Ao estudar comportamentos sociais na França do século XVIII, Sennett lança luzes sobre o que ele chama de “vida pública”, e afirma que foi a partir desse momento que as populações urbanas adotaram regras e padrões de interação nos espaços públicos no que respeita a exposição dos corpos, de vestuários, de adereços e de gestos de cortesia. No entendimento de Sennett, estabeleceram-se, a partir daquele contexto histórico, os códigos e convenções sociais – Bom dia! Obrigado! Com licença! Foi engano! – que, ao serem utilizados, efetivamente introduziam uma pessoa ao conjunto social no qual ela estava fisicamente inserida.

Ainda de acordo com o raciocínio de Sennett, pensando o espaço público como o espaço referencial para as interações sociais, nessas sociedades sempre era possível identificar um espaço que reunia os elementos materiais da modernidade capitalista – como os cafés, bares, teatros, jardins – e no qual tais códigos de conduta, encenações e práticas sociais se davam de modo pleno. Tais espaços públicos foram classificados por Sennett como “Theatrum Mundi”!

Em Ponta Grossa, cidade que a partir do início do século XX passou a viver de modo intenso a chegada dos elementos da modernidade capitalista, os comportamentos sociais também se modificaram para se adequar aos novos tempos. Nas décadas iniciais dos Novecentos multiplicaram-se pela cidade as lojas varejistas, as alfaiatarias, as barbearias e salões, os cine-teatros, os jornais e revistas, os restaurantes e bares, os clubes sociais e os salões de jogos. Os ponta-grossenses daquele período passaram a consumir e a se comportar conforme os padrões instituídos e assumidos em grandes centros no Brasil e no exterior.

E o nosso “Theatrum Mundi”? Sim, também tivemos um espaço público que reunia os elementos citados por Sennett: a Rua XV de Novembro! Até meados dos Novecentos, ao longo de sua extensão, a Rua XV possuía dois grandes cinemas (o Renascença, no cruzamento da XV com a 7 de Setembro, e o Eden, atual Cine Teatro Ópera), cafés, bares, restaurantes, relojoarias, joalherias, butiques, salões de bilhar e outros negócios. Em razão desse conjunto de estabelecimentos – e de ofertas comerciais e culturais – além do movimento diurno, a rua XV pulsava durante as noites e nos finais de semana.

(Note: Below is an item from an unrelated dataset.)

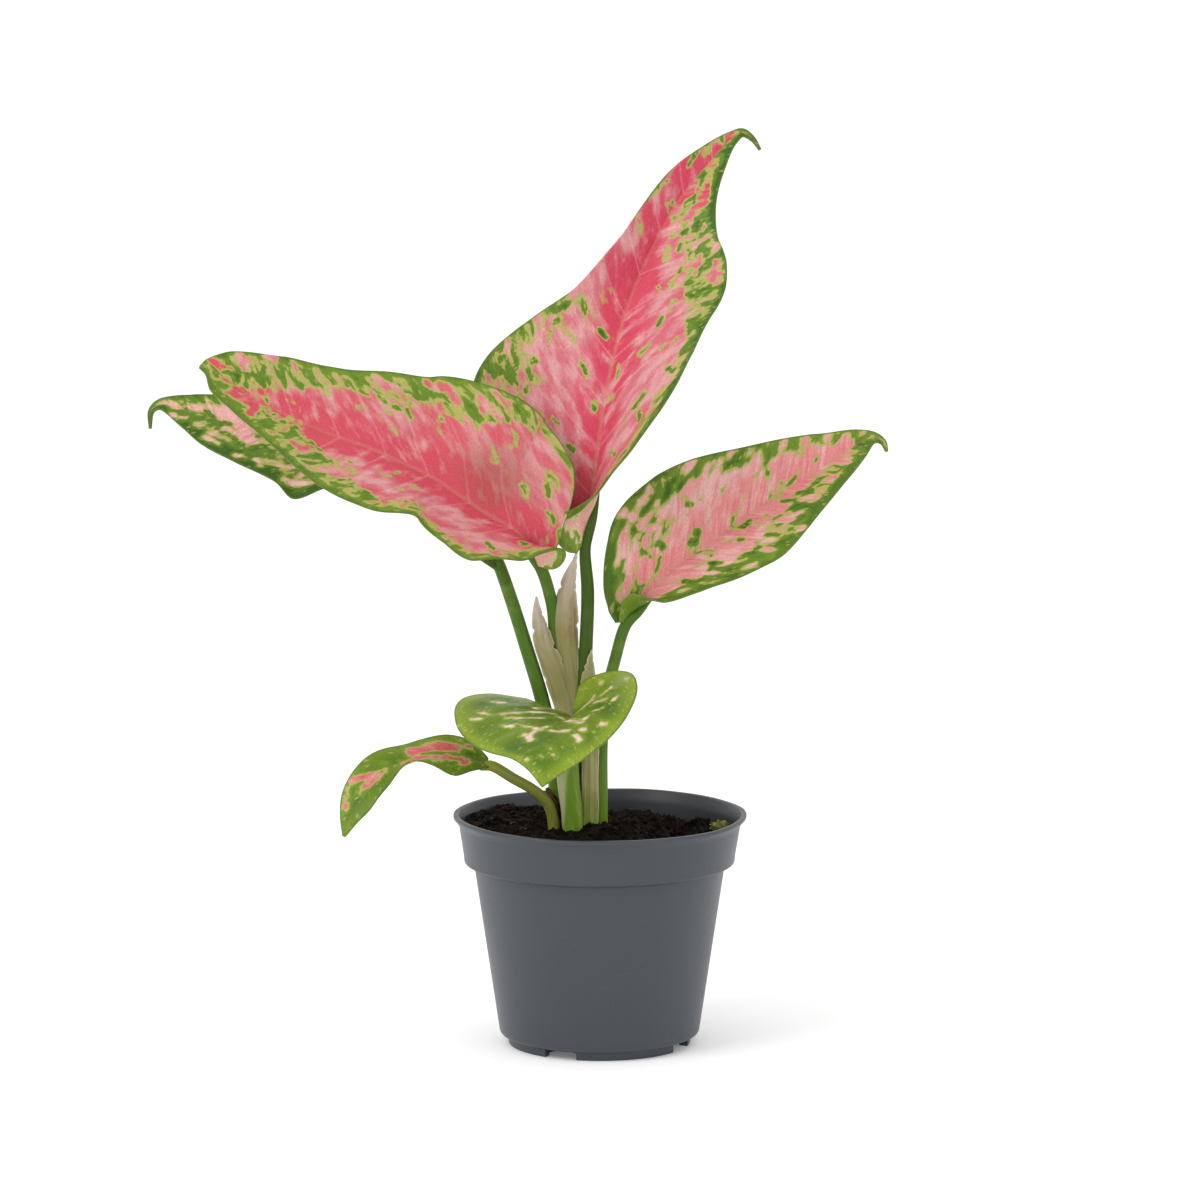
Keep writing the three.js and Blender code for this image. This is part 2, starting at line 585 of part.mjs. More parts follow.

O “footing da XV” foi uma das principais práticas da sociabilidade ponta-grossense por décadas. Em determinados momentos, o vai e vem de pessoas e a concentração de público na frente dos cinemas foi tão grande que (na década de 1930) a prefeitura chegou a adotar um sistema de mãos (similar ao que ocorre com os automóveis) para disciplinar o trânsito de pedestres ao longo da Rua. Era desfilando, flertando, flanando, consumindo ou se divertindo na XV que os ponta-grossenses tornaram essa Rua um grande “Theatrum Mundi”, no qual a sociedade local representava os padrões e os comportamentos próprios daquela época.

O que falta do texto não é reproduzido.